200mila dollari australiani (circa 164mila euro): è la pena pecuniaria stabilita dalla giustizia australiana a Google dopo la condanna per diffamazione a danno di un utente del motore di ricerca.
Si chiude dunque una vicenda rilevante per l’interpretazione giuridica relativo alla diffamazione operata attraverso i risultati di ricerca dei motori di ricerca: Google è stato considerato dai giudici non come mero aggregatore, bensì alla stregua di un editore in grado di discernere tra i contenuti trattati. Non a caso, David Beach, magistrato che ha imposto il pagamento della multa, così ha motivato la propria decisione: “Google è come il giornalaio che vende un giornale contenente un articolo diffamatorio”.
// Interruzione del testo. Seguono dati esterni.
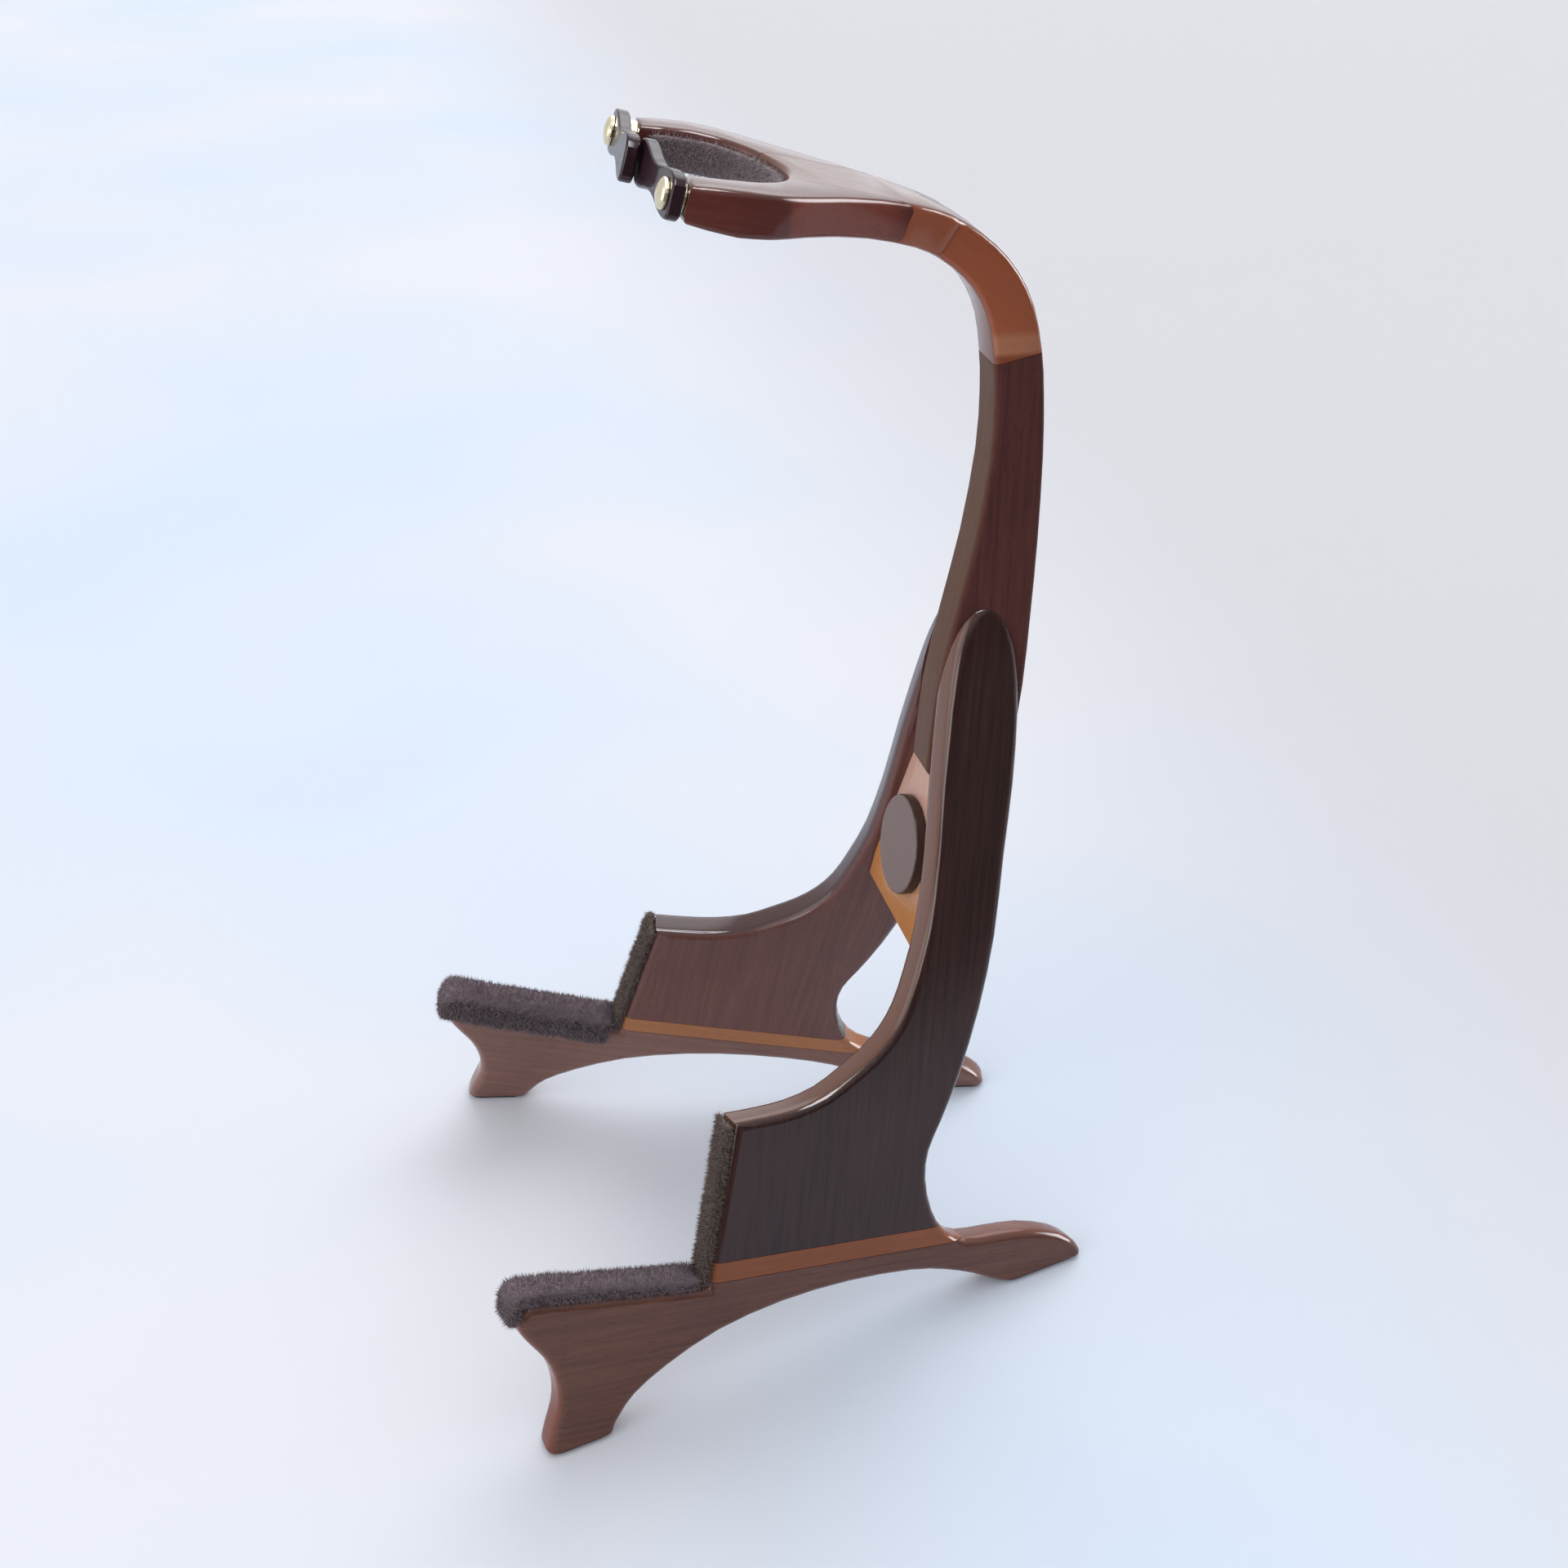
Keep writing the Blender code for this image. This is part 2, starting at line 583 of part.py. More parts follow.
def spreader(leg):
    """Block between the legs. Its front face leans back and has a steeper facet below the ridge."""
    ridge = Vector((SPREADER_RIDGE_Y, SPREADER_RIDGE_Z))
    top = on_spine(spine[-1][0])[0].z - GLUE_GAP
    lean = Vector((math.tan(SPREADER_FACE_LEAN), 1))
    front_top = ridge + lean * (top - SPREADER_RIDGE_Z)
    front_bottom = ridge - Vector((SPREADER_CHAMFER_SETBACK, SPREADER_CHAMFER_DROP))
    back = Vector((SPREADER_DEPTH, 0))
    outline = [front_bottom, ridge, front_top, front_top + back, front_bottom + back]
    mesh = outline_mesh([tuple(point) for point in outline], 2 * LEG_HALF_SPREAD, 0.0)
    across = STAND @ frame_matrix((0, 1, 0), (0, 0, 1), (0, 0, 0))
    piece = new_piece("spreader_block", mesh, spreader_wood, across)
    beyond = block_mesh((-REACH, -REACH, -LEG_THICKNESS - GLUE_GAP), (REACH, REACH, REACH))
    other = FLIP_X @ leg @ FLIP_Z
    beyond_left = beyond.copy()
    beyond_left.transform(FLIP_Z)
    beyond_left.flip_normals()
    return carve(piece, [(beyond, leg), (beyond_left, other)])


def medallion_frame():
    """On the spreader's front face, Z pointing forward out of it."""
    y = SPREADER_RIDGE_Y + MEDALLION_RISE * math.tan(SPREADER_FACE_LEAN)
    upward = Vector((0, math.sin(SPREADER_FACE_LEAN), math.cos(SPREADER_FACE_LEAN)))
    return STAND @ frame_matrix((1, 0, 0), upward, (0, y, SPREADER_RIDGE_Z + MEDALLION_RISE))


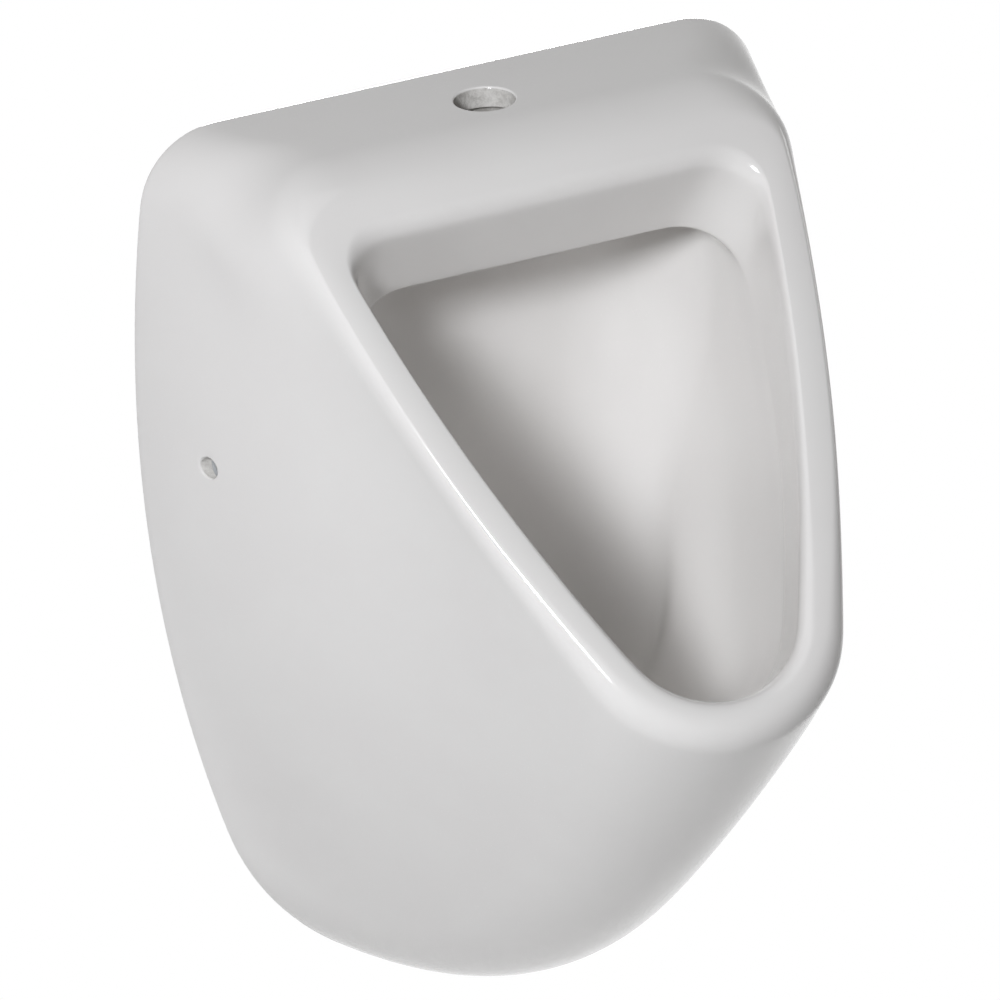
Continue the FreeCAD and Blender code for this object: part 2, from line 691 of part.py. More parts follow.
nut_thick = size("side_nut_thick", 6.5, "thickness of the nut behind the bracket arm")
side_screw_length = size("side_screw_length", 24, "length of the side set screws")
side_screw_sunk = size("side_screw_sunk", 21, "set screw's end, in from the full width")
socket_key = size("socket_key", 2.3, "corner radius of the set screw's hexagon socket")
socket_depth = size("socket_depth", 5, "depth of the set screw's hexagon socket")
bush_wall = size("bush_wall", 1, "wall of the nylon bush in the side hole")
bush_flange = size("bush_flange", 8, "radius of the nylon bush's flange")
bush_inset = size("bush_inset", 32.6, "bush flange, in from the full width")
bush_length = size("bush_length", 12.5, "length of the nylon bush")


def slot_sketch(body, name, radius, length, at):
    """Upright slot on the body's XZ plane."""
    sketch = body.newObject("Sketcher::SketchObject", name)
    sketch.AttachmentSupport = [(plane(body, "XZ_Plane"), "")]
    sketch.MapMode = "FlatFace"
    x, middle = plain(at[0]), plain(at[1])
    reach = length.number / 2 - radius.number
    half_turn = math.pi

    def arc(centre_y, start, end):
        circle = Part.Circle(Vector(x, centre_y, 0), Z_AXIS, radius.number)
        return sketch.addGeometry(Part.ArcOfCircle(circle, start, end), False)

    def line(across, start, end):
        return sketch.addGeometry(Part.LineSegment(Vector(x + across, start, 0),
                                                   Vector(x + across, end, 0)), False)

    upper = arc(middle + reach, 0, half_turn)
    left = line(-radius.number, middle + reach, middle - reach)
    lower = arc(middle - reach, half_turn, 2 * half_turn)
    right = line(radius.number, middle - reach, middle + reach)
    rule = Sketcher.Constraint
    outline = [upper, left, lower, right]
    for here, after in zip(outline, outline[1:] + outline[:1]):
        sketch.addConstraint(rule("Tangent", here, 2, after, 1))
    sketch.addConstraint(rule("Equal", upper, lower))
    sketch.addConstraint(rule("Vertical", left))
    bindings = [(("Radius", upper), radius),
                (("DistanceY", lower, 3, upper, 3), length - radius * 2),
                (("DistanceX", -1, 1, upper, 3), at[0]),
                (("DistanceY", -1, 1, upper, 3), at[1] + length / 2 - radius)]
    for constraint, dim in bindings:
        index = sketch.addConstraint(rule(*constraint, dim.number))
        sketch.setExpression(f"Constraints[{index}]", dim.text)
    return sketch


def wall_bracket(label, side):
    """Bent steel angle: wall plate with a slot, and an arm for the side screw."""
    body = new_body(label)
    arm_x = half_width - arm_inset
    outline = profile(body, "angle_profile", "XY_Plane", [
        (arm_x * side, 0), (arm_x * side, -arm_reach), ((arm_x - plate) * side, -arm_reach),
        ((arm_x - plate) * side, -plate), ((arm_x - foot_width) * side, -plate),
        ((arm_x - foot_width) * side, 0)])
    angle = body.newObject("PartDesign::Pad", "angle")
    angle.Profile = outline
    bind(angle, Length=bracket_tall)
    doc.recompute()
    bends = []
    for number, edge in enumerate(angle.Shape.Edges, 1):
        middle = edge.valueAt((edge.FirstParameter + edge.LastParameter) / 2)
        upright = abs(edge.BoundBox.ZLength - bracket_tall.number) < 0.01
        inner = Vector((arm_x - plate).number * side, -plate.number, middle.z)
        if upright and (middle - inner).Length < 0.01:
            bends.append(f"Edge{number}")
    bend = body.newObject("PartDesign::Fillet", "bend")
    bend.Base = (angle, bends)
    bind(bend, Radius=bend_radius)
    slot = body.newObject("PartDesign::Pocket", "wall_slot")
    slot.Profile = slot_sketch(body, "wall_slot_profile", screw_radius + gap * 2, slot_length,
                               ((half_width - screw_inset) * side, bracket_tall / 2))
    slot.Type = 1
    slot.Midplane = True
    hole = body.newObject("PartDesign::Pocket", "screw_hole")
    hole.Profile = circle_sketch(body, "screw_hole_profile", "YZ_Plane", screw_radius + gap,
                                 (-fixing_out, bracket_tall / 2))
    hole.Type = 1
    hole.Midplane = True
    return place(body, (0, 0, fixing_up - bracket_tall / 2))


def hexagon(name, radius, tall, at, axis=Z_AXIS, angle=0):
    thing = bind(doc.addObject("Part::Prism", name), Circumradius=radius, Height=tall)
    thing.Polygon = 6
    return place(thing, at, axis, angle)


def fixing_set(hand, side):
    """Bracket, wall screw, washer, plug, side screw, nut and bush of one side."""
    screw_x = (half_width - screw_inset) * side
    arm_x = (half_width - arm_inset) * side
    outward = QUARTER_TURN * side
    head_y = -plate - washer_thick - head_thick
    wall_screw = joined(f"wall_screw_{hand}", [
        hexagon(f"head_{hand}", head_across, head_thick, (screw_x, head_y, fixing_up), X_AXIS,
                -QUARTER_TURN),
        cylinder(f"shank_{hand}", screw_radius, head_thick + washer_thick + plate + screw_in_wall,
                 (screw_x, head_y, fixing_up), X_AXIS, -QUARTER_TURN)])
    screw_start = (half_width - side_screw_sunk - side_screw_length) * side
    socket_start = (half_width - side_screw_sunk - socket_depth) * side
    side_screw = cut(f"side_screw_{hand}",
                     cylinder(f"side_stud_{hand}", screw_radius, side_screw_length,
                              (screw_start, -fixing_out, fixing_up), Y_AXIS, outward),
                     hexagon(f"side_key_{hand}", socket_key, socket_depth + 1,
                             (socket_start, -fixing_out, fixing_up), Y_AXIS, outward))
    nut_x = arm_x - (plate + nut_thick) * side
    side_nut = cut(f"side_nut_{hand}",
                   hexagon(f"side_nut_blank_{hand}", head_across, nut_thick,
                           (nut_x, -fixing_out, fixing_up), Y_AXIS, outward),
                   cylinder(f"side_nut_bore_{hand}", screw_radius + gap, nut_thick,
                            (nut_x, -fixing_out, fixing_up), Y_AXIS, outward))
    bush = new_body(f"side_bush_{hand}")
    inner = screw_radius + gap / 2
    turned(bush, [(inner, 0), (bush_flange, 0), (bush_flange, bush_wall * 2),
                  (inner + bush_wall, bush_wall * 2), (inner + bush_wall, bush_length),
                  (inner, bush_length)])
    place(bush, ((half_width - bush_inset) * side, -fixing_out, fixing_up), Y_AXIS, outward)
    return [
        wall_bracket(f"wall_bracket_{hand}", side),
        ring(f"washer_{hand}", screw_radius + gap, washer_radius, washer_thick,
             (screw_x, -plate, fixing_up), X_AXIS, QUARTER_TURN),
        wall_screw,
        ring(f"wall_plug_{hand}", screw_radius + gap / 2, plug_radius, plug_length,
             (screw_x, 0, fixing_up), X_AXIS, -QUARTER_TURN),
        side_screw, side_nut, bush,
    ]


# ------------------------------------------------------------ build and export
pieces = [ceramic_body()] + waste_and_trap() + fixing_set("left", -1) + fixing_set("right", 1)
doc.recompute()

for thing in doc.Objects:
    if "Invalid" in thing.State or "Error" in thing.State:
        raise RuntimeError(f"{thing.Label} failed: {thing.State}")
for piece in pieces:
    shape = piece.Shape
    if shape.isNull() or not shape.isValid() or not shape.Solids:
        raise RuntimeError(f"{piece.Label} has no valid solid")

os.makedirs("parts", exist_ok=True)
for piece in pieces:
    piece.Shape.exportStep(f"parts/{piece.Label}.step")
    box_size = piece.Shape.BoundBox
    print(f"{piece.Label}: {len(piece.Shape.Solids)} solid, {piece.Shape.Volume / 1000:.2f} ml, "
          f"{box_size.XLength:.1f} x {box_size.YLength:.1f} x {box_size.ZLength:.1f}")
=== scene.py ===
import json
import math
import bmesh
import bpy
import numpy as np
from mathutils import Matrix, Vector
from mathutils.bvhtree import BVHTree


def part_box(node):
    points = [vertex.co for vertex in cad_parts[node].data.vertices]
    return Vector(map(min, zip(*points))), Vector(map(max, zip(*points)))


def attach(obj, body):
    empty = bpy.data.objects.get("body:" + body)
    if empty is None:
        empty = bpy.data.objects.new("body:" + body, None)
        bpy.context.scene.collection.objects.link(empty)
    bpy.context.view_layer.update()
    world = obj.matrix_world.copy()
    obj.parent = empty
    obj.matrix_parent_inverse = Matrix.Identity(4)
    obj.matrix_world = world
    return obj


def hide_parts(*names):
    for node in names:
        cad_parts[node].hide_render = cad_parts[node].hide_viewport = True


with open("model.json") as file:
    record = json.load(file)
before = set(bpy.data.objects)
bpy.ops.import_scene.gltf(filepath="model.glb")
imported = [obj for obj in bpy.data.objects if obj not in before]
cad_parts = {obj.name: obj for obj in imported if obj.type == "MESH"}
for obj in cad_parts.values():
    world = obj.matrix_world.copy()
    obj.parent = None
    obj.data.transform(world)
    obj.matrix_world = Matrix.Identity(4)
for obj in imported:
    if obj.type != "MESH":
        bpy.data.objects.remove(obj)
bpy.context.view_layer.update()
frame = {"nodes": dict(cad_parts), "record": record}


# ------------------------------------------------------------------ bowl, form
# The bowl is one hollow slip casting of vitreous china.  Its outer skin runs from
# the flat back ring to the sloping rim, turns over the lip into the throat, and
# behind the crease widens to the bowl, which narrows again to the round sump.
MM = 0.001                # the pieces' sizes are in millimetres, the scene is in metres
scene = bpy.context.scene
china_low, china_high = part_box("ceramic_body")
HALF_WIDTH = (china_high.x - china_low.x) / 2 / MM
TOP = china_high.z / MM
CHINA_WALL = 11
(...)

Dunque, se per la Corte non c’è stata una specifica intenzione di pubblicare materiale diffamatorio ai danni di Milorad Trkulja, ai sensi della legge sulla diffamazione esiste la chiara intenzione da parte dell’aggregatore di pubblicare risultati di ricerca che riportano contenuti contestati.
Dal canto suo, Google insiste nel sostenere di non essere responsabile per il materiale pubblicato da altri, ammettendo la possibilità di ricorrere in appello.